After all, the Senate is still the Senate. Its rules and customs are rooted in its origins as a 26-member club with no political parties and a penchant for individualism.
At a glacial pace, the chamber has inched toward simple majority rule. Cloture was established in 1917, creating a means for cutting off debate, and cloture got easier with the lower vote requirement in 1975.
But that led to increased use of — and indeed an almost casual reliance on — the threat to filibuster. So instead of one or two filibusters a year on average (1917-1970), the number of cloture votes per year has skyrocketed off the charts — averaging more than 80 per year since 2010.

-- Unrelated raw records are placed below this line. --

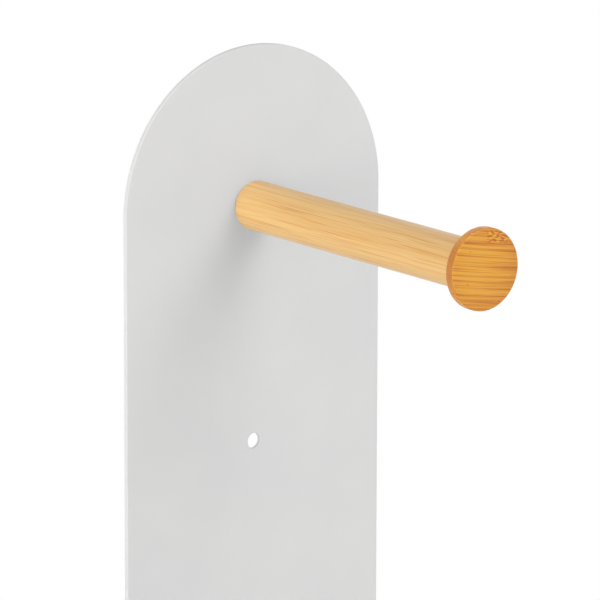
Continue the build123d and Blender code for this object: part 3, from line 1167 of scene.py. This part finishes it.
class ROLLHOLDER_OT_feet(PieceOperator, bpy.types.Operator):
    """Make the rubber feet"""

    bl_idname = "roll_holder.feet"
    bl_label = "Feet"
    make = staticmethod(make_feet)
    settings = "feet"


class ROLLHOLDER_OT_stage(PieceOperator, bpy.types.Operator):
    """Make the floor, the lights and the camera"""

    bl_idname = "roll_holder.stage"
    bl_label = "Stage"
    make = staticmethod(make_stage)
    settings = "stage"


operators = (
    ROLLHOLDER_OT_upright,
    ROLLHOLDER_OT_base,
    ROLLHOLDER_OT_rod,
    ROLLHOLDER_OT_disc,
    ROLLHOLDER_OT_arm_fastening,
    ROLLHOLDER_OT_base_fastening,
    ROLLHOLDER_OT_feet,
    ROLLHOLDER_OT_stage,
)


class ROLLHOLDER_PT_panel(bpy.types.Panel):
    """The holder's pieces and their settings"""

    bl_idname = "ROLLHOLDER_PT_panel"
    bl_label = "Roll Holder"
    bl_space_type = "VIEW_3D"
    bl_region_type = "UI"
    bl_category = "Roll Holder"

    def draw(self, context):
        for operator in operators:
            self.layout.operator(operator.bl_idname)
        holder = context.scene.roll_holder
        for group in (holder.sheet, holder.bamboo, holder.fasteners, holder.feet, holder.stage):
            box = self.layout.box()
            for name in group.bl_rna.properties.keys():
                if name not in ("rna_type", "name"):
                    box.prop(group, name)


classes = (
    SheetSettings,
    BambooSettings,
    FastenerSettings,
    FootSettings,
    StageSettings,
    HolderSettings,
    *operators,
    ROLLHOLDER_PT_panel,
)


def register():
    for each in classes:
        bpy.utils.register_class(each)
    bpy.types.Scene.roll_holder = PointerProperty(type=HolderSettings)


def unregister():
    del bpy.types.Scene.roll_holder
    for each in reversed(classes):
        bpy.utils.unregister_class(each)


def main():
    """Builds the stage and every piece."""
    register()
    bpy.ops.roll_holder.stage()
    bpy.ops.roll_holder.upright()
    bpy.ops.roll_holder.base()
    bpy.ops.roll_holder.rod()
    bpy.ops.roll_holder.disc()
    bpy.ops.roll_holder.arm_fastening()
    bpy.ops.roll_holder.base_fastening()
    bpy.ops.roll_holder.feet()


if __name__ == "__main__":
    main()
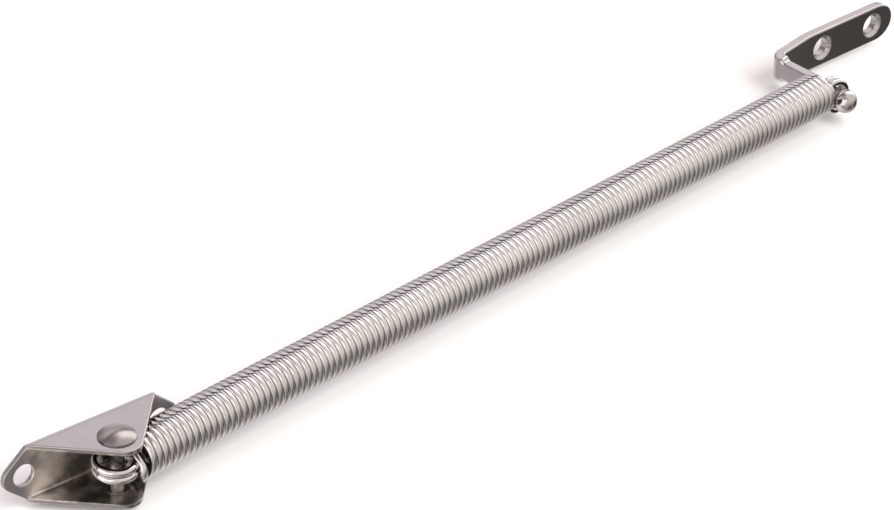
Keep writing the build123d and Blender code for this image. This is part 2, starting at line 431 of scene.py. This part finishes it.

Senators threaten filibusters on virtually anything requiring a vote, and the 60-vote threshold has all but become the chamber's defining feature.
No public vote has been taken on the question, but whichever party is in the minority can be assumed to oppose eliminating the filibuster. And at the present moment, Manchin is far from the only Democrat with doubts.
Life in the Senate without the filibuster would be much like life in the House, only with longer terms and much higher fundraising requirements.
Making them talk
Biden this summer has said the solution is to make the filibustering senators talk until they collapse, as was the custom in the 1950s and 1960s.
"People finally got tired of the talking and collapsing, and you could get a quorum and vote on the bill," Biden said.
That was the pressure, both physical and in terms of media and public attention, that finally brought the filibusters against civil rights legislation to an end, especially since C-SPAN began broadcasting Senate proceedings in 1985.
In the last half century, the threat to filibuster (sometimes called a virtual or silent filibuster) has proven a more durable and effective weapon. Television came to the Senate in the 1980s, and since then senators have used their right to extended debate occasionally to give what Sen. Bernie Sanders of Vermont has called "very long speeches."
But when Republicans such as Ted Cruz of Texas or Rand Paul of Kentucky have gone on for hours, it has been for the purpose of calling attention to something or someone.
Biden's suggestion, which has been made by others over the years, would be to require extended debate be done live and in color on the floor of the Senate for as many days and nights as necessary.
That might well bring the Senate to a full halt for months, but at least it would make clear who was responsible.